If Napa goes ahead with plans for a combined civic center and police building, it will have a tool with which to borrow the millions of dollars needed for its new headquarters.

City Council voted this week to create a special agency needed to issue construction bonds on a four-story city hall envisioned for downtown First Street, at the site of the Community Services Building. The City of Napa Industrial Development Agency would become the instrument for funding the civic center, the heart of a redevelopment plan estimated to cost more than $120 million.

The plan has been the subject of recent community criticism for its design and expense. Some have questioned the need for the project, while others want the city to redesign the civic center and move it to county-owned land on Third Street at Coombs Street.

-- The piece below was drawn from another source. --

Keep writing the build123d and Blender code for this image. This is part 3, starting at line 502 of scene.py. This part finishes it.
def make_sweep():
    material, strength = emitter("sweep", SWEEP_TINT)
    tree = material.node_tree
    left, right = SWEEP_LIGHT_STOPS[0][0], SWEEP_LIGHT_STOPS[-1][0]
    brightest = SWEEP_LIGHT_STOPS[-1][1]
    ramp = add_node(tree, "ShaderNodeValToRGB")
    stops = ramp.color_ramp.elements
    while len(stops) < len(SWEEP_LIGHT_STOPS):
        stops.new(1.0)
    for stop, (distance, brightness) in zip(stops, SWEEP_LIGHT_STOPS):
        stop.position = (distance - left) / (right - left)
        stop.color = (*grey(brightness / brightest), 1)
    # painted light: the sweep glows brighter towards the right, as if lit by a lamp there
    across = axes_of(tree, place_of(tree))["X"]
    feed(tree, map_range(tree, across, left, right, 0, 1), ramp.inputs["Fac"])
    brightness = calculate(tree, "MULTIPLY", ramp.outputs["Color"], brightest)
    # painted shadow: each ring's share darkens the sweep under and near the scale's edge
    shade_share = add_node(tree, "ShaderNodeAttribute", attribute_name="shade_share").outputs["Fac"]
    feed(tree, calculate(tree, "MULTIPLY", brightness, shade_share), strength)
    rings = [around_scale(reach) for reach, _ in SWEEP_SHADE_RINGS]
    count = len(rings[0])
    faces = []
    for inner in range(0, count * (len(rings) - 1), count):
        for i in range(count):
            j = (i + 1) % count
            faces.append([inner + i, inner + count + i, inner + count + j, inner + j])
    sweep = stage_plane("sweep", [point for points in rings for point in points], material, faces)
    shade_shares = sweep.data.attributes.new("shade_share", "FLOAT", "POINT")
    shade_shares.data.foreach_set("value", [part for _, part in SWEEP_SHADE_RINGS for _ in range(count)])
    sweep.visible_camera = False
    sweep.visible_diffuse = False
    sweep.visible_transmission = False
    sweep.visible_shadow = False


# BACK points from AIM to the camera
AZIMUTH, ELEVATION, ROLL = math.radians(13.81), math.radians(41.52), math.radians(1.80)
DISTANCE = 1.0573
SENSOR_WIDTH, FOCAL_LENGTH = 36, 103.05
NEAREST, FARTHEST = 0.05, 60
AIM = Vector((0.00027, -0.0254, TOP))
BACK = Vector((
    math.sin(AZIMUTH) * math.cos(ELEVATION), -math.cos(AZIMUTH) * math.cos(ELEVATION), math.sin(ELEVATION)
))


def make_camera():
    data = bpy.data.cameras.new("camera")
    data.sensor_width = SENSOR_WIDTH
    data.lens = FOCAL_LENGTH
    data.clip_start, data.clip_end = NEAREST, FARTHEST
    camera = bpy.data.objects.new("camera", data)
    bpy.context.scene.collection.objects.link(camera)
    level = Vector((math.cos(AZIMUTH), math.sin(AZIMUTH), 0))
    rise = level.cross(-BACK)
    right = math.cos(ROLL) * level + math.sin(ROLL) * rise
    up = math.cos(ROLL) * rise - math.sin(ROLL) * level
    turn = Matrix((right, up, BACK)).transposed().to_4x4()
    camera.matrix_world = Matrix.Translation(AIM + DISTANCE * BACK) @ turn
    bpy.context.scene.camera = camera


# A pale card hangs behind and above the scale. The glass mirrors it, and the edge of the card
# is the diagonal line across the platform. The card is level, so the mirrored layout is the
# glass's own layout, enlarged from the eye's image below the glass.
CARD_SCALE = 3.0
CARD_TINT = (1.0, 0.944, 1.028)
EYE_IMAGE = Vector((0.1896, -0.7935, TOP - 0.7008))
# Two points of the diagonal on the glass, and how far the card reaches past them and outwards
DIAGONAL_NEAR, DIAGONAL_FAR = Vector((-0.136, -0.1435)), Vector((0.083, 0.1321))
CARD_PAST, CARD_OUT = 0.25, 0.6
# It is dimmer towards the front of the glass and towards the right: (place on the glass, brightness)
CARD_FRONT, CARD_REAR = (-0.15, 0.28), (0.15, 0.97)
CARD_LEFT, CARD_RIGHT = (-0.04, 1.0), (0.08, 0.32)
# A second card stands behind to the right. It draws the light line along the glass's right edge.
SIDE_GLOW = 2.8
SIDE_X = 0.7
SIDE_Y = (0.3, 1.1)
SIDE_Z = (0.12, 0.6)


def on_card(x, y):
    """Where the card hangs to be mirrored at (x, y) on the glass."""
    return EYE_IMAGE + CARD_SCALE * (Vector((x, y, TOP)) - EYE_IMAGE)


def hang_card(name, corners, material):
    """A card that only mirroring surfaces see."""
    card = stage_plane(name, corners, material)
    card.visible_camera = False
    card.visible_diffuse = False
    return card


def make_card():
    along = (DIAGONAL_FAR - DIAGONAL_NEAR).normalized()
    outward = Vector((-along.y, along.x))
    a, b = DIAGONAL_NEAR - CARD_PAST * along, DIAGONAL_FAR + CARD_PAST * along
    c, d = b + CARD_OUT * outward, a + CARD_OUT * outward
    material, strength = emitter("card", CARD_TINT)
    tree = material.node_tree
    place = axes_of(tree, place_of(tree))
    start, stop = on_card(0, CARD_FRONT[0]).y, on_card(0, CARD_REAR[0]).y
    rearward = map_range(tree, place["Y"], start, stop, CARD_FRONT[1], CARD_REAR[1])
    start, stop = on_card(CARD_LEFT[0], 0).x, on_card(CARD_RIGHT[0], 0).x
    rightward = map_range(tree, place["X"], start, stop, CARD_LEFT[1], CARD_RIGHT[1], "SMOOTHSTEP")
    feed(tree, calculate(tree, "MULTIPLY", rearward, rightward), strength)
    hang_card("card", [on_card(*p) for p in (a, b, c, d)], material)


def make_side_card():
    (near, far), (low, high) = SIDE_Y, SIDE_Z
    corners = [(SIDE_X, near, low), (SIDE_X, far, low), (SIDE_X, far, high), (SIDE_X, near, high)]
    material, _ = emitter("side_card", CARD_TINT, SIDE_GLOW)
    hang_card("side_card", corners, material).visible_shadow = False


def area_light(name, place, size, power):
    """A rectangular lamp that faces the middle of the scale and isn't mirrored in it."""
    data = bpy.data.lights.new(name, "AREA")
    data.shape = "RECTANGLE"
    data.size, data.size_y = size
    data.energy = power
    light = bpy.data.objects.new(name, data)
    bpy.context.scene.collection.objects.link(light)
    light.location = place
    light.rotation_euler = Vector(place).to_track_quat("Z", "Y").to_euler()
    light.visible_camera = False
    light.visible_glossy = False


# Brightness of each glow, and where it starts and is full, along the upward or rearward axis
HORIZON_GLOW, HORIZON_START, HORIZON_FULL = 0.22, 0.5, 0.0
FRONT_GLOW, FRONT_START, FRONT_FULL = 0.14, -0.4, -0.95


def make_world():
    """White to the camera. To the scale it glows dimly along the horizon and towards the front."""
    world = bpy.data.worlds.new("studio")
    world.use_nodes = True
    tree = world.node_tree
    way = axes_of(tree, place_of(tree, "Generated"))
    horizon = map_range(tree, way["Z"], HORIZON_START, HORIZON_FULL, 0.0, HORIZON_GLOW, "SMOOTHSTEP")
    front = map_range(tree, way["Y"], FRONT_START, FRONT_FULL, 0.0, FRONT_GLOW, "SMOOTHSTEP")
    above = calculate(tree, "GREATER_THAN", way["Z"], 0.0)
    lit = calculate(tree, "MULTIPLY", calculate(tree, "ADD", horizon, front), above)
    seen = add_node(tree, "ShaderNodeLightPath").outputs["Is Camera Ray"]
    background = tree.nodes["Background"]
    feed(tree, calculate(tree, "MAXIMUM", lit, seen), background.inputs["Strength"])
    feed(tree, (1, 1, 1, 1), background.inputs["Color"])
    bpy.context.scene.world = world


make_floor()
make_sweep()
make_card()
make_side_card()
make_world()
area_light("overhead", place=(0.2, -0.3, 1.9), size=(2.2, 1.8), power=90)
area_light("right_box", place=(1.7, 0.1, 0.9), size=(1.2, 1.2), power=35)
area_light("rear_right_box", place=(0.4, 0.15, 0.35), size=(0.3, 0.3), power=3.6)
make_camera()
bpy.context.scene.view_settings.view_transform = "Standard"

While Napa has not scheduled any vote on actually issuing bonds, forming the agency is a necessary step to do so under state law. Such financing requires the use of a joint-powers agency of at least two bodies, and Napa’s arrangement is expected to involve both the council and the new special authority – a body similar to other agencies that previously have borrowed funds for projects such as fire station upgrades and an expansion of the current police headquarters on Second Street.

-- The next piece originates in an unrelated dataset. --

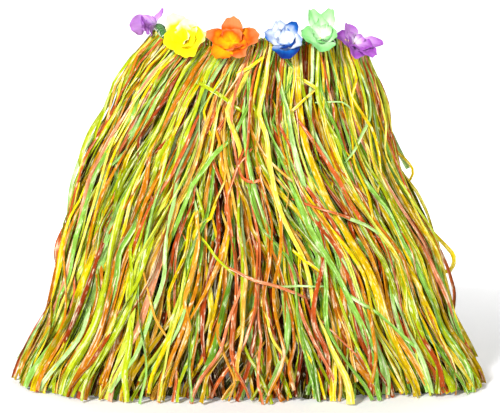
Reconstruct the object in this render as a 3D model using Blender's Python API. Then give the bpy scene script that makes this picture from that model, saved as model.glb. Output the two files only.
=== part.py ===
"""A child's party grass skirt, standing on its hem with no wearer, in metres, +Z up.

Turns go round the skirt from the middle of its front: 0 at the front (-Y), a quarter turn at the
right side (+X), half a turn at the back. Heights are shares of the waist cord's own height:
1 at the cord, 0 on the floor. Insets are measured inwards from the skirt's outer outline.
"""

import math
import random

import bmesh
import bpy
from mathutils import Matrix, Vector

# The outer outline: edges of the oval section at each share of the cord's height.
SECTIONS = (
    # height, left, right, front, back
    (1.00, -0.1010, 0.1285, -0.0925, 0.0525),
    (0.93, -0.1280, 0.1400, -0.0990, 0.0600),
    (0.85, -0.1530, 0.1510, -0.1035, 0.0680),
    (0.70, -0.1780, 0.1660, -0.1075, 0.0790),
    (0.55, -0.1920, 0.1860, -0.1105, 0.0890),
    (0.40, -0.2035, 0.2090, -0.1130, 0.0980),
    (0.20, -0.2230, 0.2300, -0.1155, 0.1080),
    (0.00, -0.2640, 0.2640, -0.1180, 0.1180),
)

CORD_HEIGHT = 0.364
CORD_LIFTS = (
    # turn in degrees, height of the cord's middle over or under CORD_HEIGHT
    (-180.0, 0.002),
    (-135.0, 0.008),
    (-90.0, 0.017),
    (-45.0, -0.001),
    (0.0, -0.002),
    (35.0, 0.002),
    (90.0, -0.013),
    (135.0, -0.004),
    (180.0, 0.002),
)
CORD_HALF_DEEP = 0.0050
CORD_HALF_TALL = 0.0034
CORD_INSET = 0.0066
CORD_LOOPS = 36
CORD_LOOP_SWELL = 0.10
CORD_PROFILE = (
    # outwards and upwards, as shares of the half sizes
    (1.0, 0.0),
    (0.6, 1.0),
    (-0.6, 1.0),
    (-1.0, 0.0),
    (-0.6, -1.0),
    (0.6, -1.0),
)

# Shallow folds all round, growing towards the hem.
FOLDS = (
    # folds in one round, depth at the hem, phase in radians
    (9, 0.0022, 0.4),
    (14, 0.0016, 2.1),
    (23, 0.0010, 4.0),
)

# Rows of points down the skirt, shared by the wall and the strands.
ROWS = (0.955, 0.86, 0.72, 0.54, 0.35, 0.16, 0.0)
WALL_TOP = 0.9885

PITCH_AT_CORD = 0.0019
PITCH_AT_HEM = 0.0030
SEAM_GAP = 0.0003

PANELS = 12
RIBS_PER_PANEL = 8
RIB_DEEP = 0.0009
WALL_THICK = 0.0028
WALL_CLEARANCE = 0.0016
INNER_SPANS = 4

STRANDS_PER_COLOUR = 48
STRAND_THICK = 0.0010
STRAND_WIDE_AT_CORD = 0.0044
STRAND_WIDE_AT_HEM = 0.0070
STRIP_THICK = 0.0011
STRIP_TOP = 0.9885
STRIP_FOOT = 0.966
# How far a row may stray sideways, as shares of the distance from strand to strand.
STRAND_WANDER = (0.0, 0.22, 0.26, 0.26, 0.24, 0.24, 0.30)
LAYER_DRIFT = 0.55
DRIFT_WAVES = 0.8
TIP_LOWEST = 0.0012
TIP_HIGHEST = 0.0120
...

All five City Council members would serve on the development agency’s board of directors, which also would include a Napa resident chosen by the council and a representative of the Plenary Group, the Los Angeles-based development firm partnering with the city on the civic center.

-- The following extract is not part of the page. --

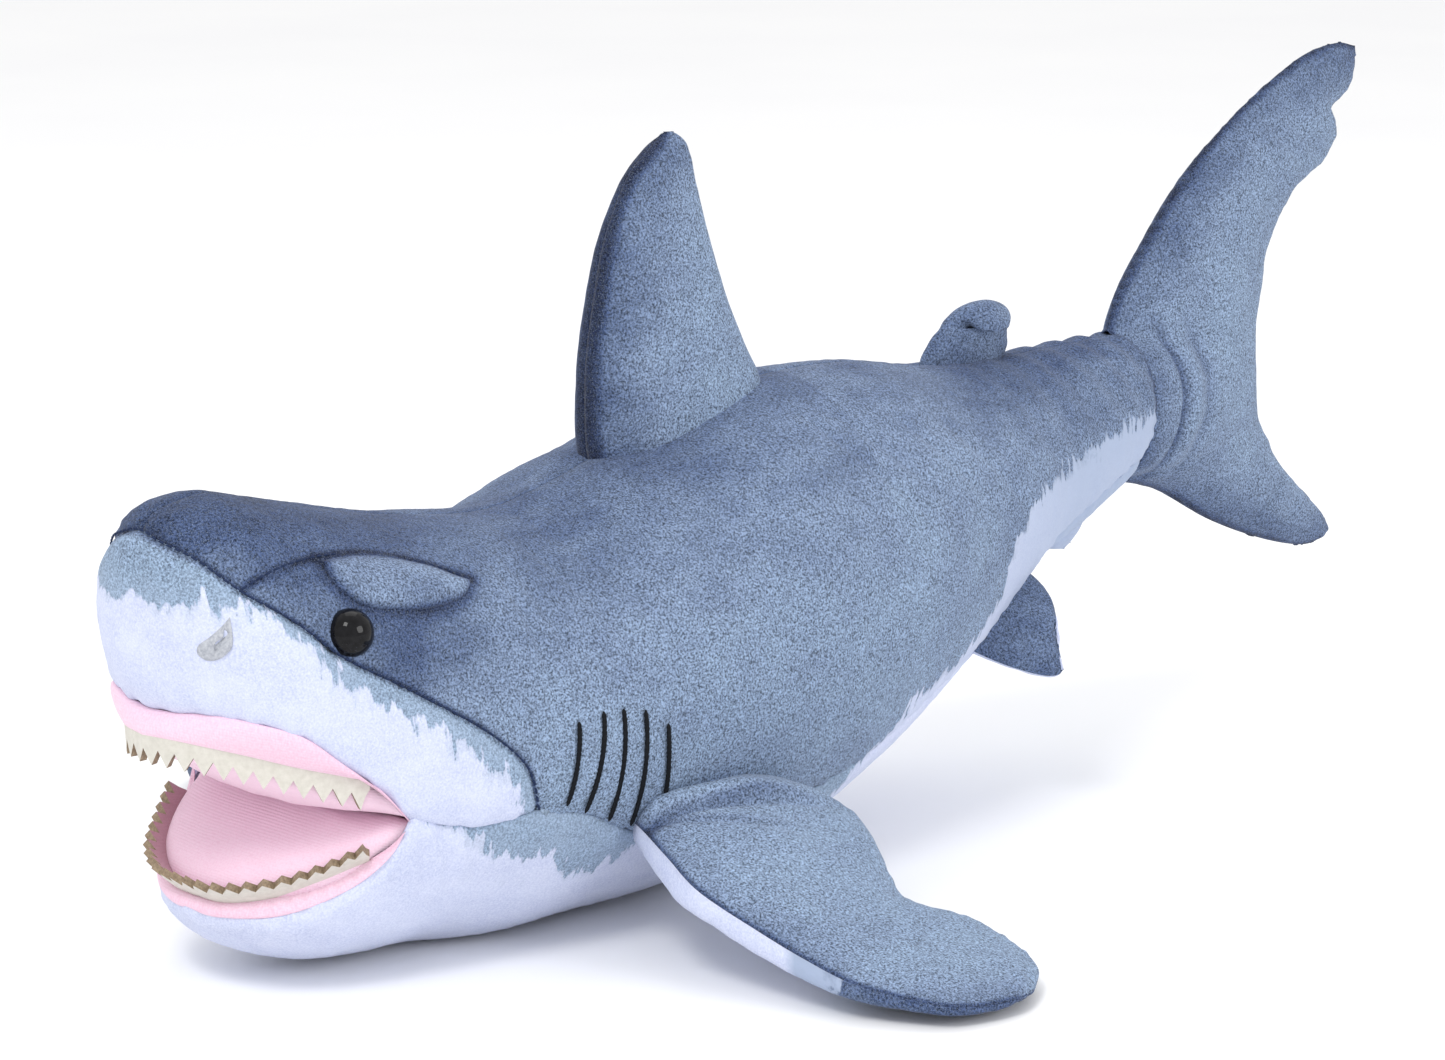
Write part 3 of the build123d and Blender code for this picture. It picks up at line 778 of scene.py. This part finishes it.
def snout_grid():
    """Snout from the head seam down to the lip and the cheek, wrapping the front."""
    shares = np.linspace(0, 1, 150)
    top = along(HEAD_SEAM, shares)
    foot = along(SNOUT_EDGE, shares)
    top = body_point(top[:, 1], body_turn(top))
    heart = np.array([0.0, 100.0, 112.0])
    down = np.linspace(0, 1, 64)[None, :, None]
    first, last = unit(top - heart), unit(foot - heart)
    angle = np.arccos(np.clip(np.sum(first * last, axis=1), -1, 1))[:, None, None]
    angle = np.maximum(angle, 1e-5)
    way = np.sin((1 - down) * angle) * first[:, None] + np.sin(down * angle) * last[:, None]
    left = cast(heart, unit(way))
    grid = np.concatenate([mirror_points(left[:0:-1]), left])
    normal = facing(grid, heart)
    from_seam = edge_distance(grid, 1, False)
    from_lip = edge_distance(grid, 1, True)
    lift = -pinch(from_seam, SEAM_DEPTH) - pinch(from_lip, 1.5, 2.5)
    lift += pucker(grid, np.minimum(from_seam, from_lip), 31, 8.0, 0.4)
    lift += 0.7 * ripple(grid, 55, 33) * ramp(from_seam, 0, 12) * ramp(from_lip, 0, 10)
    lift += 0.08 * ripple(grid, 7, 35)
    return grid + normal * lift[..., None], normal


def underside_grid():
    """Chin, throat and belly in one, from one edge round the bottom to the other."""
    stations = spread(CHIN, TAIL_JOINT, 1.9)
    table = np.array(UNDERSIDE, float)
    keys = np.sqrt(table[:, 0] - CHIN)
    centre, bottom, wide = smooth(keys, table[:, 1:], np.sqrt(stations - CHIN)).T
    high = np.maximum(centre - bottom, 0.02)
    wide = np.maximum(wide, 0.02)
    edge = edge_height(stations)
    start = np.arccos(np.clip((edge - centre) / high, -1, 1))
    start = np.where(stations < 92, math.pi / 2, start)
    down = np.linspace(0, 1, 62)[None, :]
    turn = start[:, None] * (1 - down) + math.pi * down
    x = wide[:, None] * np.sin(turn)
    z = centre[:, None] + high[:, None] * np.cos(turn)
    half = np.stack([x, np.repeat(stations[:, None], down.size, axis=1), z], axis=-1)
    body_centre, body_high, body_wide = body_section(stations)
    rise = np.clip((edge - body_centre) / body_high, -1, 1)
    body_x = body_wide * np.sqrt(1 - rise**2)
    error = np.where(stations > 93, body_x - half[:, 0, 0], 0)
    half[..., 0] += error[:, None] * (1 - down) ** 2
    grid = np.concatenate([half, mirror_points(half[:, -2::-1])], axis=1)
    normal = facing(grid, grid * np.array([0, 1, 0]) + np.array([0, 0, 60]))
    from_edge = np.minimum(edge_distance(grid, 1, False), edge_distance(grid, 1, True))
    from_tail = edge_distance(grid, 0, True)
    seam_depth = np.where(stations > 90, SEAM_DEPTH, 0.5)[:, None]
    lift = -pinch(from_edge, seam_depth) - pinch(from_tail, 3.0, 4.0)
    lift += pucker(grid, from_edge, 41)
    lift += 0.7 * ripple(grid, 60, 43) * ramp(from_edge, 0, 12)
    creases = np.sin((grid[..., 1] - 0.35 * from_edge) / 1.7) * hump(from_edge - 16, 15)
    lift += 0.8 * hump(grid[..., 1] - 104, 17) * ramp(from_edge, 0, 5) * creases
    lift += 0.08 * ripple(grid, 7, 45)
    return lay_on_floor(grid + normal * lift[..., None]), normal


def belly_print(points):
    """Print distance on the underside: white chin, grey smears on the throat, then the flank."""
    flank = print_distance(points, FLANK_PRINT)
    throat = print_distance(points, THROAT_PRINT)
    values = np.where(points[:, 1] < 189, throat, flank)
    return np.where(points[:, 1] < 98, WHITE_ALL_OVER, values)


def side_print(points):
    """Print distance on the sides, which are blue all over ahead of the belly."""
    flank = print_distance(points, FLANK_PRINT)
    return np.where(points[:, 1] < 230, BLUE_ALL_OVER, flank)


def snout_print(points):
    """Print distance on the snout."""
    return print_distance(points, SNOUT_PRINT)


def snout_shade(points):
    """Pale print on the snout, darker towards the head seam, whose dark line is partly painted shade
    in its crease.
    """
    # Seam line, partly painted shade in its crease.
    seam = 0.7 * beside(points, on_body(HEAD_SEAM, -1.5), 1.2)
    tip = 0.45 * ramp(points[:, 2], 140, 162) * ramp(points[:, 1], 60, 35)
    return -0.25 + tip + seam


def belly_shade(points):
    """Pale print on the throat, with painted shade greying the white towards the tail."""
    return -0.25 + 0.9 * ramp(points[:, 1], 330, 440)


left = side_grid()
right = [mirror_points(part) for part in left]
for word, (points, normal) in (("left", left), ("right", right)):
    side = shell(f"{word}_side_plush", points, normal)
    paint(side, side_print, side_shade)
    nodes = (f"{word}_side_panel", f"{word}_eye_washer")
    declare(side, "torso", "blue_plush", *nodes, fill=FULL)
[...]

The special authority will likely meet for the first time Oct. 16, said Finance Director Brian Cochran.

Napa’s civic center would replace not only the existing city hall and police station, but would take in departments currently spread over seven sites. Plans shared by Plenary, which saw its project approved in May 2017, call for about 130,000 square feet of space, along with an annex to the nearby Clay Street parking garage to accommodate 320 vehicles.

To repay its construction bonds, Napa seeks to redevelop the current city hall and police parcel into a mixed-use “superblock” of about 60 condominium units, 170 hotel rooms and retail space to generate room, sales and property taxes. In May, the city announced it was negotiating with an unnamed partner to co-develop the Second Street block it plans to vacate.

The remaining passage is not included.